Their success was marred by the death on the mountain of renowned Spanish climber Sergio Mingote, who fell down a crevasse as he attempted to make his way down to Base Camp, Karrar Haidri, secretary of the Alpine Club of Pakistan, told Reuters.

“We did it, believe me we did it—a journey to the summit never done before. The Karakorum’s ‘Savage Mountain’ been summited in most dangerous season: Winter. Nepalese climbers finally reached the summit of Mt. K2 (Chhogori 8,611 m) this afternoon at 17:00 local time,” the company, Seven Summit Treks, said in a tweet on Saturday evening.

Speaking to Xinhua news agency, Karar Haidari, Secretary General of Alpine Club of Pakistan, a non-governmental organization working for promotion of mountaineering and adventure tourism in Pakistan, said the 10-member Nepalese team was the first one to reach the summit of 8,611 metres in winter.

A total of 48 mountaineers including five women reached the mountain’s base camp to kick off the expedition on December 29, 2020, out of which five were injured and many others returned due to tough weather at the peak, he said. Around 49 climbers in several teams are on K2 making attempts on the summit, weather permitting.

Talking about the reason for the mountain being the only major peak not scaled in winter, Haidari said that it is the deadliest among the five highest peaks in the world and that on average one in every four dies on the way to the summit even in summer during which it has been scaled multiple times.

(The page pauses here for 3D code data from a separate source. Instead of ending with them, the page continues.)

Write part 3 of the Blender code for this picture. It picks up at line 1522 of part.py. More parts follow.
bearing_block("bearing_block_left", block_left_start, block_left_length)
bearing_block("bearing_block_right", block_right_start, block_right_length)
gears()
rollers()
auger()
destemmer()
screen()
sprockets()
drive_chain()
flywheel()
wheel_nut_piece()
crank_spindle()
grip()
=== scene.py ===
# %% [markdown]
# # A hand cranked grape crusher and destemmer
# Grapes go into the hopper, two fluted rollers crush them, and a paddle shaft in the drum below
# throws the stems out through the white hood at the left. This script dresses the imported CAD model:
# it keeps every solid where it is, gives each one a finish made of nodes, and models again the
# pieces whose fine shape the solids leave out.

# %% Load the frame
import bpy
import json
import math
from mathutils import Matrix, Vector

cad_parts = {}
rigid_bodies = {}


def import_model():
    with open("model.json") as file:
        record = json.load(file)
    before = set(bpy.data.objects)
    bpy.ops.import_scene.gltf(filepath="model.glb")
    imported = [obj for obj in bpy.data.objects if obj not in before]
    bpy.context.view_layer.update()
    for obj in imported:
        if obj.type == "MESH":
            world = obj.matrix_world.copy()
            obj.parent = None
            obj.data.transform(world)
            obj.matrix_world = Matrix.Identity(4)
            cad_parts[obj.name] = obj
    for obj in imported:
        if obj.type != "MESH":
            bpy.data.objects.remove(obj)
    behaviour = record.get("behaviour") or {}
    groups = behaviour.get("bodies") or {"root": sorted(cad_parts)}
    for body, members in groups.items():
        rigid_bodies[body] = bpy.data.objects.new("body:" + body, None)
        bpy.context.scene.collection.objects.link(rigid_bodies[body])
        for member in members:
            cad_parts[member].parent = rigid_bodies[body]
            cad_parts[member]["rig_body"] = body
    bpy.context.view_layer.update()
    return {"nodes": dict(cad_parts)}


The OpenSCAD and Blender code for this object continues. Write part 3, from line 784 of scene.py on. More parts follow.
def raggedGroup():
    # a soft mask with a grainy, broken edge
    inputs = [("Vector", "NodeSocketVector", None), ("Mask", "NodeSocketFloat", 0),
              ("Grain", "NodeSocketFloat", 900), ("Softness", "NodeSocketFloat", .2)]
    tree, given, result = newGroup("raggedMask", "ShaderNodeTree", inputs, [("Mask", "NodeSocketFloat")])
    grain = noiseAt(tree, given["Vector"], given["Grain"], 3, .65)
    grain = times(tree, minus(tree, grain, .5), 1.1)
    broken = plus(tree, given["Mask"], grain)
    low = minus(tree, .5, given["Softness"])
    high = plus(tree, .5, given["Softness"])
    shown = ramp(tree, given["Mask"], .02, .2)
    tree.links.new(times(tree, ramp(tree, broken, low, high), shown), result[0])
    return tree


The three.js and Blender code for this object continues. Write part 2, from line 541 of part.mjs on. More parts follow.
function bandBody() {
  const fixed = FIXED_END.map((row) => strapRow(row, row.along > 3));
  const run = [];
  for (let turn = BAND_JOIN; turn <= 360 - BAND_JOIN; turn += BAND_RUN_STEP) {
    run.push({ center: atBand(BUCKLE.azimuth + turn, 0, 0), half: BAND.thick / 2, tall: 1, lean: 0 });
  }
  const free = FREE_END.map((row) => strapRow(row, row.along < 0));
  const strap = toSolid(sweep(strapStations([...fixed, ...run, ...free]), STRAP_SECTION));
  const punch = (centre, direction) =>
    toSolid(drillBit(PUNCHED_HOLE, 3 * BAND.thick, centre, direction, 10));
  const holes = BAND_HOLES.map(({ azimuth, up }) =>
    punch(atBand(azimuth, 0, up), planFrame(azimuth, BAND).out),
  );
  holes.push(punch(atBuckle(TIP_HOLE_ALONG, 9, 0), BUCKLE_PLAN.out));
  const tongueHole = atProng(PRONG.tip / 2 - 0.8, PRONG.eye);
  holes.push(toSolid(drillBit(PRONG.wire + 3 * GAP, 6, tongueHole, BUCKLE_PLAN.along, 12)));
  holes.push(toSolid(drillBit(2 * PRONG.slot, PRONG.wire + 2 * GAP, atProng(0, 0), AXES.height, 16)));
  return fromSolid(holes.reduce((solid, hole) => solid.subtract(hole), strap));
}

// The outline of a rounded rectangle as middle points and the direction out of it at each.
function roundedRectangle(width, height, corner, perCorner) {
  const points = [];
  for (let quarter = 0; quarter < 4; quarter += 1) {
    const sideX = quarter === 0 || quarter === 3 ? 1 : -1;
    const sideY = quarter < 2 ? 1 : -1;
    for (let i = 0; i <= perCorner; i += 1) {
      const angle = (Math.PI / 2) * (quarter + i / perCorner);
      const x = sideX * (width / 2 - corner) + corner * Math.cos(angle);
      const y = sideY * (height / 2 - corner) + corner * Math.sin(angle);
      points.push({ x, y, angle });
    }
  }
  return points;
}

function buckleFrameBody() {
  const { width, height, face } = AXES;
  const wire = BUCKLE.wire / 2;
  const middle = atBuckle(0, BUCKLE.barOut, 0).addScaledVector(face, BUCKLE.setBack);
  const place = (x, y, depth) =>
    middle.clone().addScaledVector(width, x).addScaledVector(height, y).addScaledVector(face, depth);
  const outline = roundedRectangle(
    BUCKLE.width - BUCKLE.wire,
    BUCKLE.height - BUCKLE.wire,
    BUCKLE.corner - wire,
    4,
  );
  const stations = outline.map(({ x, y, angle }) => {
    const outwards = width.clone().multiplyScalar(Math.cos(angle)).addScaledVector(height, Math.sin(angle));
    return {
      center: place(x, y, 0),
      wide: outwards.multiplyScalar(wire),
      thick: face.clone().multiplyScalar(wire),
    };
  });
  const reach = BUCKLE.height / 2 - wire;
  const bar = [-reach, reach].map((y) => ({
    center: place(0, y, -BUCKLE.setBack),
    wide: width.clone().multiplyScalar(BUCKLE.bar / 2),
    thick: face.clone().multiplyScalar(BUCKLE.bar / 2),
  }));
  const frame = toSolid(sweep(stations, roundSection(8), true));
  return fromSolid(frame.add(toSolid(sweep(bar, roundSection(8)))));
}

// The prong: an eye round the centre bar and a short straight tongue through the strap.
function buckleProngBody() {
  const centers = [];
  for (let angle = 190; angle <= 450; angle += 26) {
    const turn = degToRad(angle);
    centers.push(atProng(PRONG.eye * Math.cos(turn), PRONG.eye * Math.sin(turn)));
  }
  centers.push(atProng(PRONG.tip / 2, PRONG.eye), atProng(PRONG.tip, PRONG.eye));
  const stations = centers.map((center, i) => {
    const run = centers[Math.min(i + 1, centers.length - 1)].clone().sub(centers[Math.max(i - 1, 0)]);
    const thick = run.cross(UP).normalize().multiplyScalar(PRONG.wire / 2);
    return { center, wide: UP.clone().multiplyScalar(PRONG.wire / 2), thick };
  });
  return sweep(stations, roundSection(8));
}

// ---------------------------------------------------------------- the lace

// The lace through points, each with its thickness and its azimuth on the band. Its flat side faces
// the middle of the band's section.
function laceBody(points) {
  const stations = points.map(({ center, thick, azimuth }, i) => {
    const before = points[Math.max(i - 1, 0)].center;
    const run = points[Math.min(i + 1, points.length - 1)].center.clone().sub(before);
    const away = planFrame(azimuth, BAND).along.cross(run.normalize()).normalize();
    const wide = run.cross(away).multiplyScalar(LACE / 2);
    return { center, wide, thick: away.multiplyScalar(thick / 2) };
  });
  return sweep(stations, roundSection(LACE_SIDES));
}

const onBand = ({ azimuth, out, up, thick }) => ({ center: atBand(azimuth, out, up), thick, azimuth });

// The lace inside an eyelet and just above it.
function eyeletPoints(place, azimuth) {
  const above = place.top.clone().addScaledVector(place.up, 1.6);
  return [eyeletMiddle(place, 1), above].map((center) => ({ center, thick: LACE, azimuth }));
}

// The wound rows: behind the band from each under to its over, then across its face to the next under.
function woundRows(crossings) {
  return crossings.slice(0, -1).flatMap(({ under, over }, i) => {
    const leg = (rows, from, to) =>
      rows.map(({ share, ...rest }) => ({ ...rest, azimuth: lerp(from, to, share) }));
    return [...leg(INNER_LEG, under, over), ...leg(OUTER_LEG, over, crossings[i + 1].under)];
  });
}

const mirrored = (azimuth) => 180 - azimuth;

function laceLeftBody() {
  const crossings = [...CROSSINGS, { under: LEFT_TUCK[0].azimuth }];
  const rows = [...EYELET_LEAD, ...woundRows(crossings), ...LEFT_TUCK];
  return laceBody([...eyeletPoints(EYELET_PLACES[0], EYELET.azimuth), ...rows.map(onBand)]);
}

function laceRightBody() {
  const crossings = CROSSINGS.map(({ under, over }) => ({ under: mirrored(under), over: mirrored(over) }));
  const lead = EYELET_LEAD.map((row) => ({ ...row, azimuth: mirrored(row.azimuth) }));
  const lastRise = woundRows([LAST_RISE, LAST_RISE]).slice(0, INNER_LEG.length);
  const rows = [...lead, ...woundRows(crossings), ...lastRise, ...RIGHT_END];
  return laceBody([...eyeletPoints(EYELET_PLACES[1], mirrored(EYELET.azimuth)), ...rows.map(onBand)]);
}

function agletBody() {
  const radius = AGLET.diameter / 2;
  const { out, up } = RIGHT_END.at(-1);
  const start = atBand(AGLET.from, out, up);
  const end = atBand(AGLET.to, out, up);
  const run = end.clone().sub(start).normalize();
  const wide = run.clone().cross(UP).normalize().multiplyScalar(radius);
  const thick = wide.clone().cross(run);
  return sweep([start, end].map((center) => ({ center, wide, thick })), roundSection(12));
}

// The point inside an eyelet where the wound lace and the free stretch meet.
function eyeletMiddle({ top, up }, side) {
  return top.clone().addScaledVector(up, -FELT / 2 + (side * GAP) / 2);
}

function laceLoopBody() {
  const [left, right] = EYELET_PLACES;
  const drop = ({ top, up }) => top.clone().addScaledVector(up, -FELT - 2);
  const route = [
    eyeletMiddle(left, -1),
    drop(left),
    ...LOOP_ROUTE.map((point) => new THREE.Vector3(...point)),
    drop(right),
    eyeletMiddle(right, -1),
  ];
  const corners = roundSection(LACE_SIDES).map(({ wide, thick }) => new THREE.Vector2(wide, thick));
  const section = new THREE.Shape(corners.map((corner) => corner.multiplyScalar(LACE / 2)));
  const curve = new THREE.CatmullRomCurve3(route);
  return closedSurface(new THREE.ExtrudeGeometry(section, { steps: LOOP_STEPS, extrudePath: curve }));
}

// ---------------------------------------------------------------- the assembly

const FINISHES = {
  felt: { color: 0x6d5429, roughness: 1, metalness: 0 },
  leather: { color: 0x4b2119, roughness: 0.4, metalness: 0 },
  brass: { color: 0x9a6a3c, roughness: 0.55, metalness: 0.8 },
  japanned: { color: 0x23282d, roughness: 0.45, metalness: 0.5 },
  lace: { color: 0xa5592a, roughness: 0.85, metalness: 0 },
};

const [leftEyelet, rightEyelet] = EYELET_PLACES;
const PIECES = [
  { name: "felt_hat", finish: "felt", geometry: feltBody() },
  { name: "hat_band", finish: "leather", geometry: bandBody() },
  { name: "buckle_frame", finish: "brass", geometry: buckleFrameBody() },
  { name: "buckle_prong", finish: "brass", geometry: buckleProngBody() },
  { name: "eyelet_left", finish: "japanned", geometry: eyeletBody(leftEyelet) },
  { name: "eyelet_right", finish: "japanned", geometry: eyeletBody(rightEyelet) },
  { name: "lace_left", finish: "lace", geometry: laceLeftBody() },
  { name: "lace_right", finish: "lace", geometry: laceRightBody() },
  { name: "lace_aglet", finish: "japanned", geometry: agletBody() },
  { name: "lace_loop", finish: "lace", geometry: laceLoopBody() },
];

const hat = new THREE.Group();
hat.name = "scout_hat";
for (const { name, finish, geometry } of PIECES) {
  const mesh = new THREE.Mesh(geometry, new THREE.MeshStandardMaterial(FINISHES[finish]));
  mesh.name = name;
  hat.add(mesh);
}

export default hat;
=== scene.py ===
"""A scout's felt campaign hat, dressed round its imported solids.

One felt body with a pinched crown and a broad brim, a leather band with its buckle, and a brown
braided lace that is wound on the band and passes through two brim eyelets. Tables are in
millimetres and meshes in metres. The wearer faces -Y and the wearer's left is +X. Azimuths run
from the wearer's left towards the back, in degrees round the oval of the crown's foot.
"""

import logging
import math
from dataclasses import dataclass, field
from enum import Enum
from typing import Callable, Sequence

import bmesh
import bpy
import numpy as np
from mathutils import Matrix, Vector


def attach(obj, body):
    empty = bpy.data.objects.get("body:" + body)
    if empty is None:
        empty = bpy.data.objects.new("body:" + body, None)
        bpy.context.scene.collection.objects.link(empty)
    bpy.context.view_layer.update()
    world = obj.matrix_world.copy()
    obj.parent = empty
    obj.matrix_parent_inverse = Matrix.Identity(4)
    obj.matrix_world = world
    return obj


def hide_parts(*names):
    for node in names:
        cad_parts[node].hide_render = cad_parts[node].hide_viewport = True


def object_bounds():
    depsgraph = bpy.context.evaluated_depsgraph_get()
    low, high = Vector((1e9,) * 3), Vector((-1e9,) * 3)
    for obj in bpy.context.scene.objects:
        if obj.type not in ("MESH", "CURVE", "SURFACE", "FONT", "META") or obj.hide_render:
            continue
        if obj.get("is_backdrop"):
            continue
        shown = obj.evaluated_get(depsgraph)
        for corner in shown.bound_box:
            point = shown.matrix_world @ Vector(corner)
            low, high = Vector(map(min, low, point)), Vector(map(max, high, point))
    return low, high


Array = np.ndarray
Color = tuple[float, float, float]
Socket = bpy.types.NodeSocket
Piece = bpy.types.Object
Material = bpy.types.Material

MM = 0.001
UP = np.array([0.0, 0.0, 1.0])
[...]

https://youtube.com/watch?v=k7DLHXH5f90

“It is the highest point of the Karakoram, which is very steep and in winter the temperature here falls below minus 50 degrees Celsius. Extremely cold weather coupled with winds at the speed of 100-200 km per hour makes it the most challenging expedition in the world for mountaineers,” he said.

Of the 367 people that had completed its ascent by 2018, 86 had died. The Pakistani military is regularly called in to rescue climbers using helicopters but the weather often makes that difficult.

The previous highest altitude achieved on K2 in winter was 7,750 meters by Denis Urubko and Marcin Kaczkan, set nearly two decades ago.

K2

The K2 is located on the China–Pakistan border between in the Gilgit-Baltistan region of northern Pakistan, and Dafdar Township in Taxkorgan Tajik Autonomous County of Xinjiang, China.

It is the highest point of the Karakoram mountain range and the highest point in both Pakistan and Xinjiang.